Но почему автор избирает такой своеобразный и потаенный философский жанр? Чтобы с наибольшей свободой подчеркнуть то, что в эссе может показаться читателю опасным, шокирующим или отвратительным. Более того, чем глубже погружается читатель в мир, где царит чистейшего рода безумие, тем скорее подчиняется автору, тем лучше воспринимает предлагаемые ему истины. Свифт пишет о человеческой натуре и английском обществе своего времени — кстати сказать, довольно страшного, — изображая то мир карликов и царство великанов, то страну, где лошади управляют людьми. Монтескье устами выдуманного им перса высмеивает обычаи[103], к которым он должен был в силу своего происхождения и ранга высказывать притворное уважение.
То было время, когда роман и философская повесть вступают в новый период, когда идеи эволюционируют гораздо скорее, чем установления и нравы. Поэтому писатели, желающие высказать заветные мысли и в то же время стесненные политическими строгостями, цензурой и инквизицией, вынуждены прибегать к помощи фантастики и, чтобы не навлечь на себя преследования, изображать неправдоподобное. Такова была обстановка во Франции XVIII века. По видимости монархия сохраняла свое могущество; она защищала ортодоксальную религию и средневековую философию; рука ее судей была тяжела. На деле же писатели и интеллектуальная элита разделяли уже новые идеи и стремились их поведать. Нельзя сказать, что это было совсем невозможно. Доказательства — «Философский словарь», «Опыт о нравах», «Энциклопедия»[104]. Но оставалось еще много опасных тем, нуждавшихся в рассмотрении. Трактуя их в жанре фантастическом, можно было рассчитывать на внимание публики более боязливой, а стало быть, и более широкой. Добавьте еще, что данный тип повестей был в большой моде. Начиная с опубликования «Тысячи и одной ночи» в переводе Галлана (1704–1717), а затем «Персидских писем» (1721), ориенталистика стала маской для писателей, из осторожности прикрывавших ею смелость. Вольтер более, чем все остальные, должен был прибегать к этому средству.

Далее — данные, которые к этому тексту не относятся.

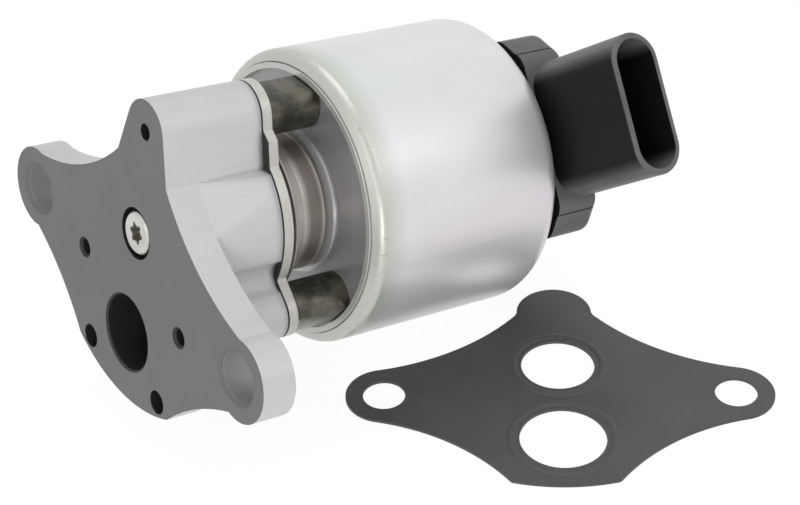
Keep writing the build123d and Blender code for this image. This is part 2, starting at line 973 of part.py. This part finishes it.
with BuildPart() as rear_cap:
    with BuildSketch(across_connector(can_end)):
        add(cap_outline())
    extrude(amount=cap_end - can_end)
    fillet(rear_cap.faces().sort_by(Axis.Y)[-1].edges(), radius=cap_edge_radius)
    with BuildSketch(across(can_floor)):
        Circle(can_opening_radius - mould_gap)
    extrude(amount=can_wall)
    with BuildSketch(across(cap_flange_start)):
        Circle(cap_flange_radius)
    extrude(amount=can_floor - cap_flange_start)
    with BuildSketch(across_connector(can_end)):
        with Locations((window_back + cap_front / 2, 0)):
            Rectangle(cap_front, 2 * window_half_width)
    extrude(amount=window_end - can_end, mode=Mode.SUBTRACT)
    with BuildSketch(across_connector(sensor_floor)):
        Circle(sensor_bore_radius)
        with Locations((pocket_reach / 2, 0)):
            Rectangle(pocket_reach, 2 * pocket_half_width)
    extrude(amount=cap_end - sensor_floor, mode=Mode.SUBTRACT)
    with BuildSketch(across_connector(pocket_step)):
        with Locations((window_back / 2, 0)):
            Rectangle(window_back, 2 * pocket_half_width)
    extrude(amount=window_end - pocket_step, mode=Mode.SUBTRACT)
    with BuildSketch():
        add(
            turned(
                (0, cap_flange_start),
                (retainer_radius + loose_gap, cap_flange_start),
                (retainer_radius + loose_gap, retainer_end),
                (plunger_radius + running_gap, retainer_end),
                (plunger_radius + running_gap, sensor_floor),
                (0, sensor_floor),
            )
        )
        with Locations((seal_radius, cap_flange_start)):
            Rectangle(
                2 * (seal_section_radius + press_gap),
                2 * (upper_disc_end + 2 * seal_section_radius + press_gap - cap_flange_start),
            )
    revolve(axis=Axis.Y, mode=Mode.SUBTRACT)
rear_cap.part.label = "rear_cap"
export_step(rear_cap.part, "parts/rear_cap.step")


with BuildPart() as sensor_cover:
    with BuildSketch(across_connector(cap_end)):
        with Locations(((cover_back + cover_front) / 2, 0)):
            RectangleRounded(cover_front - cover_back, 2 * cover_half_width, cover_corner_radius)
    extrude(amount=cover_height)
    fillet(sensor_cover.faces().sort_by(Axis.Y)[-1].edges(), radius=cover_edge_radius)
    with BuildSketch(across_connector(sensor_roof)):
        Circle(sensor_bore_radius - mould_gap)
    extrude(amount=cap_end - sensor_roof)
sensor_cover.part.label = "sensor_cover"
export_step(sensor_cover.part, "parts/sensor_cover.step")


with BuildPart() as connector_housing:
    with BuildSketch(across_connector(can_end + mould_gap)):
        add(cap_outline())
        with Locations((window_back + mould_gap + cap_front / 2, 0)):
            Rectangle(cap_front, 2 * (window_half_width - mould_gap), mode=Mode.INTERSECT)
    extrude(amount=window_end - can_end - 2 * mould_gap)
    with BuildSketch(along_connector(cap_front, connector_centre)):
        SlotCenterToCenter(2 * tube_half_straight, 2 * tube_half_thickness)
    extrude(amount=tube_reach - cap_front)
    mouth = connector_housing.edges().filter_by(
        lambda e: abs(connector_distance(e) - tube_reach) < 0.01
    )
    fillet(mouth, radius=tube_lip_radius)
    with BuildSketch(along_connector(cavity_floor, connector_centre)):
        SlotCenterToCenter(2 * tube_half_straight, 2 * tube_inner_half)
    extrude(amount=tube_depth, mode=Mode.SUBTRACT)
    with BuildSketch(along_connector(window_back, connector_centre)):
        with GridLocations(terminal_pitch, 1, terminal_count, 1):
            Rectangle(terminal_width + 2 * press_gap, terminal_thickness + 2 * press_gap)
    extrude(amount=cavity_floor - window_back, mode=Mode.SUBTRACT)
connector_housing.part.label = "connector_housing"
export_step(connector_housing.part, "parts/connector_housing.step")


with BuildPart() as terminals:
    with BuildSketch(along_connector(board_back, connector_centre)):
        with GridLocations(terminal_pitch, 1, terminal_count, 1):
            Rectangle(terminal_width, terminal_thickness)
    extrude(amount=terminal_reach - board_back)
terminals.part.label = "terminals"
export_step(terminals.part, "parts/terminals.step")


with BuildPart() as resistive_board:
    with BuildSketch(along_connector(board_face, sensor_floor + board_height / 2)):
        Rectangle(board_width, board_height)
    extrude(amount=board_thickness)
resistive_board.part.label = "resistive_board"
export_step(resistive_board.part, "parts/resistive_board.step")


with BuildPart() as sensor_plunger:
    with BuildSketch():
        add(
            turned(
                (0, stem_end + running_gap),
                (plunger_radius, stem_end + running_gap),
                (plunger_radius, carrier_start),
                (carrier_radius, carrier_start),
                (carrier_radius, carrier_end),
                (plunger_radius, carrier_end),
                (plunger_radius, plunger_end),
                (0, plunger_end),
            )
        )
    revolve(axis=Axis.Y)
    with BuildSketch(along_connector(wiper_root, wiper_start + wiper_thickness / 2)):
        Rectangle(wiper_width + 2 * press_gap, wiper_thickness + 2 * press_gap)
    extrude(amount=carrier_radius, mode=Mode.SUBTRACT)
sensor_plunger.part.label = "sensor_plunger"
export_step(sensor_plunger.part, "parts/sensor_plunger.step")


with BuildPart() as wiper:
    wiper_reach = board_face - 2 * running_gap
    with BuildSketch(along_connector(wiper_root + press_gap, wiper_start + wiper_thickness / 2)):
        Rectangle(wiper_width, wiper_thickness)
    extrude(amount=wiper_reach - wiper_root - press_gap)
wiper.part.label = "wiper"
export_step(wiper.part, "parts/wiper.step")


with BuildPart() as sensor_spring:
    sensor_rise = sensor_roof - carrier_end - sensor_spring_wire - 2 * press_gap
    with BuildLine():
        sensor_coil = Helix(
            pitch=sensor_rise / sensor_spring_turns,
            height=sensor_rise,
            radius=sensor_spring_mean_radius,
            center=(0, carrier_end + sensor_spring_wire / 2 + press_gap, 0),
            direction=(0, 1, 0),
        )
    with BuildSketch(Plane(origin=sensor_coil @ 0, z_dir=sensor_coil % 0)):
        Circle(sensor_spring_wire / 2)
    sweep(is_frenet=True)
sensor_spring.part.label = "sensor_spring"
export_step(sensor_spring.part, "parts/sensor_spring.step")


with BuildPart() as mounting_gasket:
    with BuildSketch(gasket_plane):
        add(gasket_outline())
        with Locations((gasket_ear_x, 0), (-gasket_ear_x, 0)):
            Circle(gasket_hole_radius, mode=Mode.SUBTRACT)
        with Locations((0, gasket_upper_port_y)):
            Circle(gasket_upper_port_radius, mode=Mode.SUBTRACT)
        with Locations((0, gasket_lower_port_y)):
            Circle(gasket_lower_port_radius, mode=Mode.SUBTRACT)
    extrude(amount=gasket_thickness)
    for port_y, port_r in (
        (gasket_upper_port_y, gasket_upper_port_radius),
        (gasket_lower_port_y, gasket_lower_port_radius),
    ):
        bead_place = gasket_plane.location * Location((0, port_y, 0), (90, 0, 0))
        bead_start = port_r + bead_offset
        bead_end = bead_start + 2 * bead_half_width
        for level, mode in ((gasket_thickness, Mode.ADD), (0, Mode.SUBTRACT)):
            with BuildSketch(Plane(bead_place)):
                with BuildLine():
                    ThreePointArc(
                        (bead_start, level),
                        (bead_start + bead_half_width, level + bead_height),
                        (bead_end, level),
                    )
                    Line((bead_end, level), (bead_start, level))
                make_face()
            revolve(axis=Axis(bead_place.position, gasket_plane.z_dir), mode=mode)
mounting_gasket.part.label = "mounting_gasket"
export_step(mounting_gasket.part, "parts/mounting_gasket.step")
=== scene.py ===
"""Studio scene of the electric exhaust gas recirculation valve and its loose gasket.

Metres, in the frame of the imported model: X across the bolt ears, Y along the valve axis from
the mounting face to the cap, Z up towards the single screw lobe.
"""

import json
from math import cos, radians, sin, tau

import bpy
from mathutils import Matrix, Vector

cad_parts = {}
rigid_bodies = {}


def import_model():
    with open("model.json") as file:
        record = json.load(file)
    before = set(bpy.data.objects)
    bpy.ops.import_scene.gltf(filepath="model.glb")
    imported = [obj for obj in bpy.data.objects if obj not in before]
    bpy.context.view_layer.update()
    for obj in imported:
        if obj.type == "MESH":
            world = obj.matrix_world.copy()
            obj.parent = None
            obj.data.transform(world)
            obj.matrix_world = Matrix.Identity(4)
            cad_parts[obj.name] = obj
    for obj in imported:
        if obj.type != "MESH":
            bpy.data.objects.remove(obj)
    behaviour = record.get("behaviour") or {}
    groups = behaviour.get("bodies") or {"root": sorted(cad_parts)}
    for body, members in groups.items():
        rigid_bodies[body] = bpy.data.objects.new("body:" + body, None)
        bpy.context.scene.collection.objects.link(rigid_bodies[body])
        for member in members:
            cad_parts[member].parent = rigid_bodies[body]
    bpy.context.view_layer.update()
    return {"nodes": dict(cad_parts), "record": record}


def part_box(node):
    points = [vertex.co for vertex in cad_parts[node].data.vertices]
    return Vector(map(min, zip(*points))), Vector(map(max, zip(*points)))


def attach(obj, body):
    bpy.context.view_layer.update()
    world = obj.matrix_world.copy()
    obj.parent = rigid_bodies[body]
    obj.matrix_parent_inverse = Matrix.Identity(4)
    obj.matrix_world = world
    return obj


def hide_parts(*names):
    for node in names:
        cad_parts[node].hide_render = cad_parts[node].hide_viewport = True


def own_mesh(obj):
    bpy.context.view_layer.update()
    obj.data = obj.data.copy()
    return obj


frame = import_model()
nodes = frame["nodes"]
mm = 0.001

# Camera of the photograph
lens = 98.37
sensor_width = 36.0
camera_place = Vector((304.0, -197.8, 214.2)) * mm
camera_right = Vector((0.58657, 0.79768, 0.14017))
camera_up = Vector((-0.48057, 0.2035, 0.85302))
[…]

Странно, что Вольтер пришел к этому живому, свободному в двояком смысле слова жанру в довольно позднем возрасте. Если пренебречь «Приключениями барона де Гангана», текст которых никогда не был опубликован, но существование которого подтверждается перепиской Вольтера с прусским кронпринцем[105], то первой философской повестью Вольтера является «Мир, как он есть», написанный в 1747 году. Это было время, когда Вольтер вместе с мадам дю Шатле[106] в результате крупной неприятности вынужден был искать убежища у герцогини де Мен. Там им были написаны «Видения Бабука», «Мемнон», «Путешествие Сакрментадо», «Задиг, или Судьба». Он ежедневно писал по одной главе, которую вечером показывал герцогине. «Иногда после обеда он читал повесть или небольшой роман, написанные им очень быстро, в течение дня, чтобы ее развлечь…»

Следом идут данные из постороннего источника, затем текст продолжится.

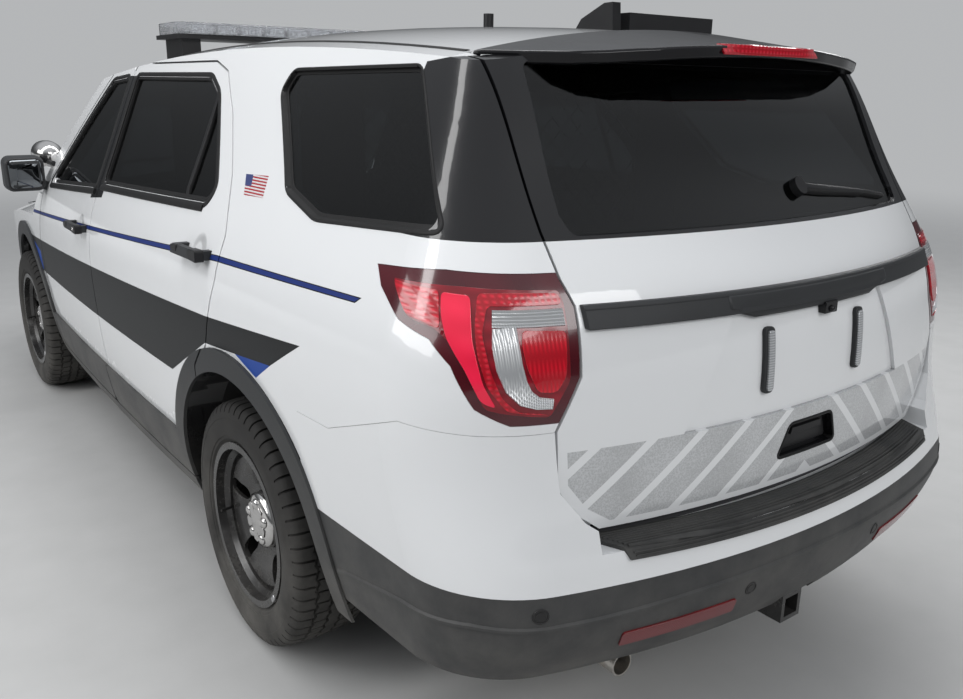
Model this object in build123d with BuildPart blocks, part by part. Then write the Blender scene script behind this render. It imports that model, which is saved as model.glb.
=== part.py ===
"""A mid-size police patrol car with its panels, doors, lids, wheels and steering.

Frame: +X to the car's left, +Y to its rear, +Z up, in millimetres.
The origin is on the ground below the middle of the car.
"""
from build123d import *
from functools import cache
from math import cos, radians, sin
import os

os.makedirs("parts", exist_ok=True)

# Ground plan
FRONT_AXLE_Y = -1558.0
REAR_AXLE_Y = 1308.0
WHEEL_X = 851.0
Y_WIDEST = 300.0

# Wheels
TYRE_R = 363.0
TYRE_W = 245.0
TYRE_SIDE = 14.0
BEAD_R = 229.0
SLOT_COUNT = 5
HUB_R = 62.0
SPINDLE_R = 32.0
BORE_CLEARANCE = 0.05

# Skin and wall thicknesses
SKIN_T = 25.0
LOW_WALL_T = 110.0
HIGH_WALL_T = 46.0
ROOF_T = 34.0
GLASS_T = 5.0
GLASS_DEPTH = 12.0
GLASS_CLEARANCE = 0.3
SEAT_GAP = 0.3
TRIM_T = 11.0

# Shut lines
PANEL_GAP = 6.0
REBATE = 24.0
REBATE_GAP = 10.0
FIXED_GAP = 1.0

# Wheel openings
ARCH_R = 450.0
CLADDING_R = 518.0
FRONT_WELL_X = 490.0
LINER_R = 478.0
LINER_X = 926.0
REAR_WELL_X = 690.0
WELL_T = 10.0
MOUNT_R = 60.0
MOUNT_LOW = 600.0
MOUNT_HIGH = 690.0
RAIL_X = 456.0
RAIL_W = 50.0
RAIL_Z = 380.0
RAIL_H = 70.0
RADIATOR_Y = -2240.0

# Heights
BODY_BOTTOM = 290.0
FLOOR_BOTTOM = 350.0
FLOOR_TOP = 392.0
CARGO_FLOOR_TOP = 770.0
LEDGE_Z = 664.0

# Body sections from the lowest to the highest:
# height, half width, rear corner x, rear corner y, rear middle y, rear radius,
# front corner x, front corner y, front middle y, front radius, bumper push to the rear
SECTIONS = [
    (240, 905, 845, 2170, 2345, 240, 800, -2100, -2380, 220, 40),
    (420, 962, 905, 2225, 2405, 260, 865, -2170, -2490, 260, 80),
    (600, 985, 925, 2245, 2430, 280, 890, -2190, -2518, 280, 84),
    (800, 998, 935, 2258, 2444, 300, 905, -2185, -2508, 290, 16),
    (950, 1000, 938, 2256, 2446, 300, 905, -2160, -2475, 300, 0),
    (1080, 982, 918, 2240, 2434, 290, 885, -2125, -2420, 300, 0),
    (1200, 938, 872, 2205, 2388, 260, 850, -2090, -2350, 280, 0),
    (1330, 882, 812, 2150, 2296, 210, 815, -2050, -2300, 260, 0),
    (1480, 820, 745, 2090, 2212, 160, 770, -2000, -2250, 240, 0),
    (1640, 752, 680, 2018, 2122, 120, 715, -1950, -2200, 220, 0),
    (1800, 672, 600, 1936, 2030, 100, 655, -1900, -2150, 200, 0),
]

# Side view of the top: heights of the line down the middle of the car
CROWN_R = 3200.0
ROOF_PEAK = (700.0, 1757.0)
HOOD_FRONT = (-2440.0, 968.0)
HOOD_MID = (-1850.0, 1083.0)
COWL = (-1250.0, 1135.0)
SCREEN_MID = (-820.0, 1440.0)
SCREEN_TOP = (-430.0, 1688.0)
ROOF_BACK = (1935.0, 1712.0)
TAIL = (2300.0, 1655.0)
SCREEN_SHIFT = 0.3

# Side view outlines, as y and z on the skin
FRONT_DOOR = [(-1030, 345), (-1092, 600), (-1075, 860), (-985, 1070), (-925, 1110),
              (-300, 1606), (-150, 1634), (-33, 1640), (-33, 345)]
REAR_DOOR = [(-27, 345), (-27, 1640), (740, 1640), (850, 1610), (985, 1490), (1120, 1330), (1215, 1180),
             (1222, 1060), (1160, 870), (1080, 790), (1080, 345)]
FRONT_WINDOW = [(-842, 1142), (-276, 1580), (-78, 1594), (-78, 1190)]
REAR_WINDOW = [(16, 1212), (16, 1597), (740, 1594), (840, 1545), (1045, 1290), (1020, 1246)]
QUARTER_WINDOW = [(1245, 1560), (1275, 1612), (1845, 1618), (2098, 1296), (1640, 1272), (1460, 1320)]
DOOR_CORNER_R = 38.0
DOOR_STEP_Z = 430.0
FENDER = [(-1041, 330), (-1098, 600), (-1081, 860), (-991, 1073), (-1010, 1250), (-2110, 1250),
          (-2110, 700), (-2070, 690), (-2044, 330)]
COVER_FRONT_Y = -2044.0
HEADLAMP = [(-2095, 985), (-2160, 835), (-2250, 765), (-2700, 765), (-2700, 925), (-2380, 925), (-2280, 990)]
HEADLAMP_INNER_X = 520.0
GRILLE = [(430, 640), (496, 770), (496, 892)]
LOWER_GRILLE = [(330, 400), (400, 560)]
WINDOW_CORNER_R = 24.0

# Rear view outline of the liftgate, as half width and z
GATE = [(598, 692), (655, 735), (700, 800), (706, 925), (652, 1030), (642, 1165), (655, 1215), (660, 1300),
        (655, 1760)]
GATE_WINDOW = [(598, 1290), (612, 1330), (590, 1630)]
GATE_SPLIT_Y = 1935.0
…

Эти философские повести, всегда нацеленные на доказательство какой-либо высокоморальной истины, были полны веселья и очарования. Герцогиня де Мен настолько полюбила их, что другие тоже захотели познакомиться с ними, и Вольтера заставляли читать вслух. Он читал, как большой актер. Повести имели огромный успех, и слушатели Вольтера умоляли его издать их. Он долго отказывался, говоря, что эти маленькие повестушки, сделанные для увеселения общества, не заслуживают внимания. Писатели — плохие судьи своих собственных произведений. В восемнадцать лет Вольтер верил, что он оставит по себе память как большой трагический актер; в тридцать — как крупный историк; в сорок — как эпический поэт. Он и не думал, создавая в 1748 году «Задига», что в 1958 году люди с удовольствием будут читать эту маленькую повесть, тогда как «Генриада», «Заира», «Меропа», «Танкред» будут покоиться вечным сном на полках библиотек.